Most engineering Ph.D. students are taught by engineers who have mainly worked in academia. But most of these engineering Ph.D.s go on to make their careers in industry, not academia, and they are finding gaps of essential knowledge in their education.
“I hear over and over how important it is to communicate, but we don’t teach that in our programs. You need to be able to communicate your ideas not just to a technical audience, but to a Nobel Prize winner, an entrepreneur, a middle school audience.”
—Monica Cox
Monica Cox, PhD’05, is out to fill those gaps. The Peabody graduate is one of the top national researchers in the field of engineering education. She’s won a Presidential Early Career Award for Scientists and Engineers, the nation’s highest honor given for young researchers in the early stages of their independent research careers. Cox says that the evaluators for the award thought her research has the ability to transform education. She’s now putting that research into action as an associate professor of engineering education at Purdue University, where she directs the Pedagogical Evaluation Laboratory. She is the inaugural director of the College of Engineering’s leadership minor, and she’s overseeing a National Science Foundation grant project. She has collaborated on NSF projects totaling more than $10 million since 2005.

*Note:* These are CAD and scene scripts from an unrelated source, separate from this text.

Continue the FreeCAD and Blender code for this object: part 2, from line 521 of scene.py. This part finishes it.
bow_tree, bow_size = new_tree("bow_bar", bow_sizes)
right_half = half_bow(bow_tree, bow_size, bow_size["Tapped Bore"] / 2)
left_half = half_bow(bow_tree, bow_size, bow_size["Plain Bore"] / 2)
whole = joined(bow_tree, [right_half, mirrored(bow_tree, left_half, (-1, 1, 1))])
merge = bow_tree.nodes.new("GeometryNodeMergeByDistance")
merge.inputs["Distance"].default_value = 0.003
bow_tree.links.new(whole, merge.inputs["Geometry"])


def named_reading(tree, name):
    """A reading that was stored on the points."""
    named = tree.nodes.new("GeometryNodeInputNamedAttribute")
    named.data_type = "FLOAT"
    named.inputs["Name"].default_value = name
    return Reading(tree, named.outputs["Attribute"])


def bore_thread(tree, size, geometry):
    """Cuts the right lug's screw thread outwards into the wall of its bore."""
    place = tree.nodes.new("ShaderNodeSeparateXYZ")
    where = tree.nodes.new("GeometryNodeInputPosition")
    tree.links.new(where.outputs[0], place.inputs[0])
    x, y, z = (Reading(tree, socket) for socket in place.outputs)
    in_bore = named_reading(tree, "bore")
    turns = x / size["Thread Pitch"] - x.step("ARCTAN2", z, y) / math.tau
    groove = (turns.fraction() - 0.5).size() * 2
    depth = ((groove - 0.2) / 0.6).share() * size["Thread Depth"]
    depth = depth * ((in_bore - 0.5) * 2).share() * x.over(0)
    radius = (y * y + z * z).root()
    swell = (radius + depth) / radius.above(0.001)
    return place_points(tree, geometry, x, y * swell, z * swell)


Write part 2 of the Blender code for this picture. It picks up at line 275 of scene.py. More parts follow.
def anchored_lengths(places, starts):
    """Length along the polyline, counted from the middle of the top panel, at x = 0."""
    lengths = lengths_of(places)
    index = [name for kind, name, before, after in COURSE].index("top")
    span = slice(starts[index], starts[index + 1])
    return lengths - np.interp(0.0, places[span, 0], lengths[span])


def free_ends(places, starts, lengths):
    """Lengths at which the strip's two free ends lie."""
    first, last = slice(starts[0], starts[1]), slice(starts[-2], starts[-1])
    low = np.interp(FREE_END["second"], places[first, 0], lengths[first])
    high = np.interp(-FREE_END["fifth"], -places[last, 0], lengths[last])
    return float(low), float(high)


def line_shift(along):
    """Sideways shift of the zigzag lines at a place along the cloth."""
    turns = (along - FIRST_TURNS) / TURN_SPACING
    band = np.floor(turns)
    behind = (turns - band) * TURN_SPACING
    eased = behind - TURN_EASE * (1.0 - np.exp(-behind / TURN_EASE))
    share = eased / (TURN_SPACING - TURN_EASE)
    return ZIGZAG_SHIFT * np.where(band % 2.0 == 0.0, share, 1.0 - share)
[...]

Cox conducts qualitative and quantitative research to develop tools that can be used to improve learning. She is also interested in helping increase the number of women and minorities in the STEM (science, technology, engineering, math) fields.
“In my master’s program (in engineering), I didn’t see lots of women and minorities. That caused me to shift my interest toward education—how do we increase access to these STEM careers?” Cox says. “As a woman and a minority, I found myself with few peers and role models in my bachelor’s and master’s programs. I wanted to address that.”
At Peabody, she focused on leadership and policy studies. Now, as the first African American woman to be a tenured engineering professor at Purdue, Cox teaches a course in why policy and leadership are important to engineers. “I developed that course directly from my work at Peabody,” she says.
Cox’s latest outreach focus is on communication. “I hear over and over how important it is to communicate, but we don’t teach that in our programs. How do you pitch your excellent idea if you’ve never done that before?” she says. “You need to be able to communicate your ideas not just to a technical audience, but to a Nobel Prize winner, an entrepreneur, a middle school audience. If you had five minutes with Michelle Obama, how would you communicate with her?”
Cox had that very opportunity when she was a featured panelist at a fall 2011 White House event hosted by the First Lady that focused on how to keep women in research careers. As a member of the National Science Board, Peabody Dean Camilla Benbow was a guest at the event.
“More than half of the people pursuing Ph.D.’s do not complete their degrees,” Cox says. “I want to show others that they can do this too.”